Engineering Teams do the same thing, at least I've seen it happen a few times. But that's not anchoring on price levels (probably also, but that's for another post), I'm talking about performance anchoring. When you're joining a team, and someone tells you that retrieving one entity from the Database takes 5 seconds, what's your reaction? It's a bit excessive for 2024, isn't it? Of course, you're diving a bit deeper into the context and the explanations and the history on how it came to be and, well, it's still excessive. But after a while, that edge wears off and it becomes a little more normal, day by day, hour by hour. And instead of driving a realization that some things might not be great, it's rather a journey to normalizing what should not be normalized.

And that's performance anchoring. Normalizing things that behave wildly different from reasonable assumptions. And it's something that drives me mad, because bad performance compounds. It's like a lasagne made up of only bad decisions and spineless management.

It's fair to characterize performance anchoring as just another face of the broken window theory, and it's really not far from the original statement, but there's value in being specific on the topic of performance. Performance is an interesting challenge in most teams - whether it's backend, frontend, mobile or even foundational teams that are not running their own stuff. And performance is highly subjective - is 2 seconds a good load time for a page? It depends. But it's also a truism that Google got to where they are today not only by having great results, but also by delivering a ridiculously fast site, back in the days. Performance in itself is a feature, and if it's overlooked, you won't be able to fix that with some half-assed measures. That's why you have to avoid any form of poor performance creeping into your system - and if it's already creeped in, you need to aggressively remove that.
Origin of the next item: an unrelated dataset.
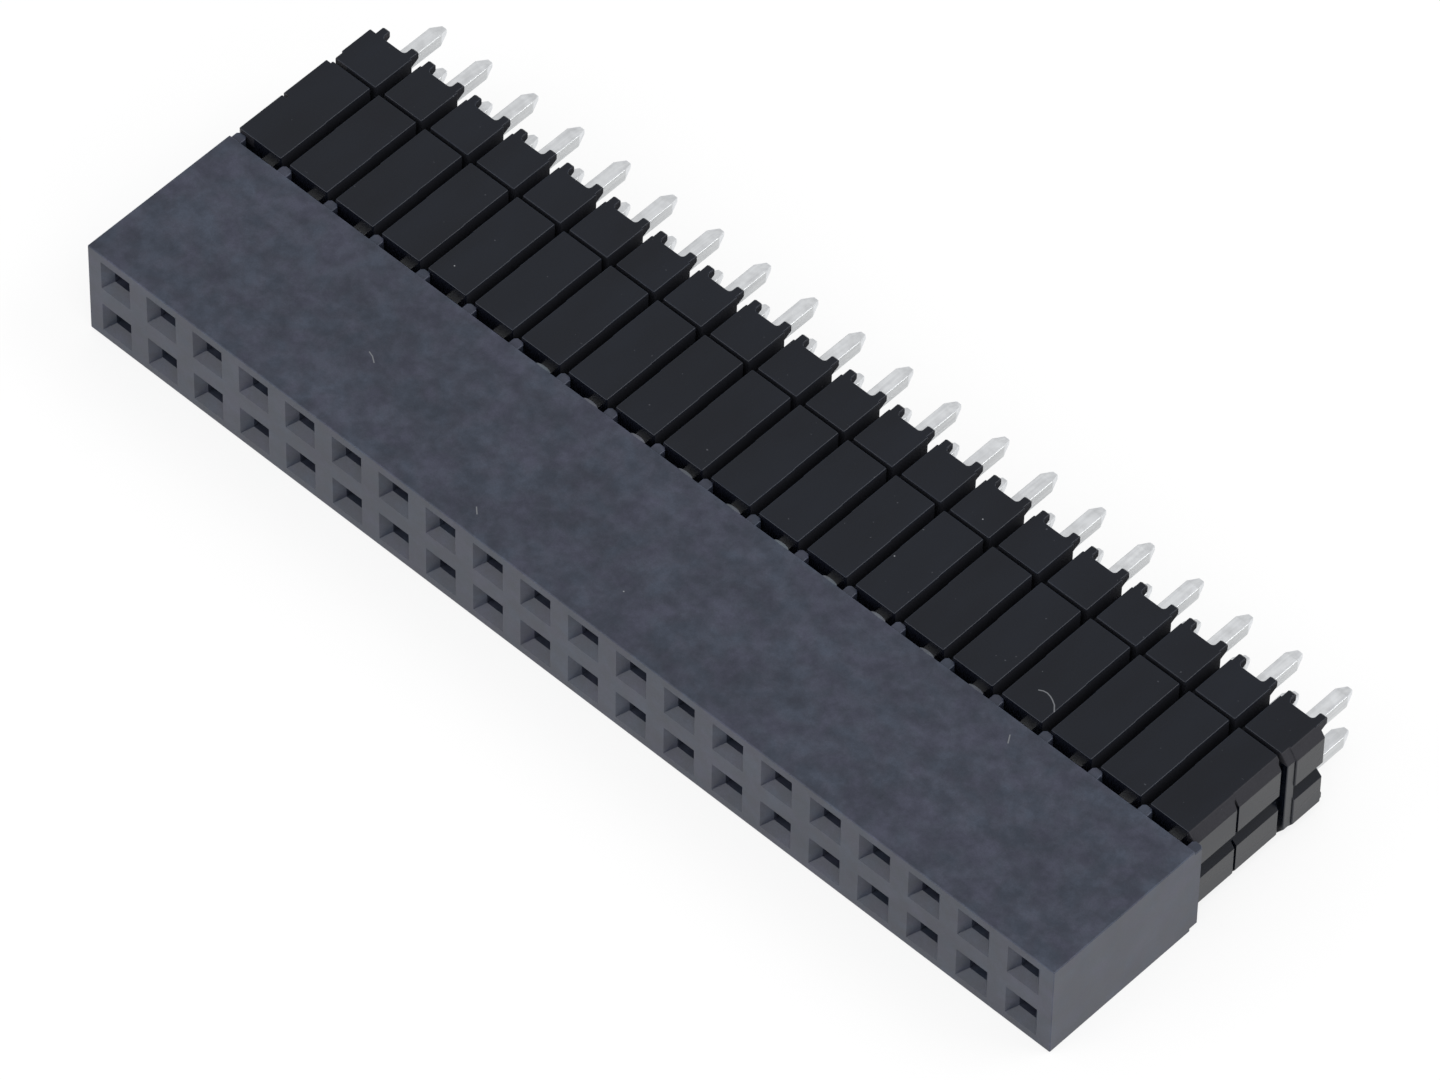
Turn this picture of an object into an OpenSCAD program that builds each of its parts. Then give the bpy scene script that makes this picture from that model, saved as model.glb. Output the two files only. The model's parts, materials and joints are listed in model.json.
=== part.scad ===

Happy to write something that I can use to quote myself - and here's that: It's 2024. Most things we're doing can, and should be, fast. If your website is slow, it's not because you're doing some computations that no one has ever done before, no. It's because you dropped the ball on modelling the system correctly, figuring out the right architecture or deploying it to where it should be deployed. All of those things can be fixed, poor performance isn't just a fact of life - it's a result of specific actions. So yeah, go care about performance and make things fast.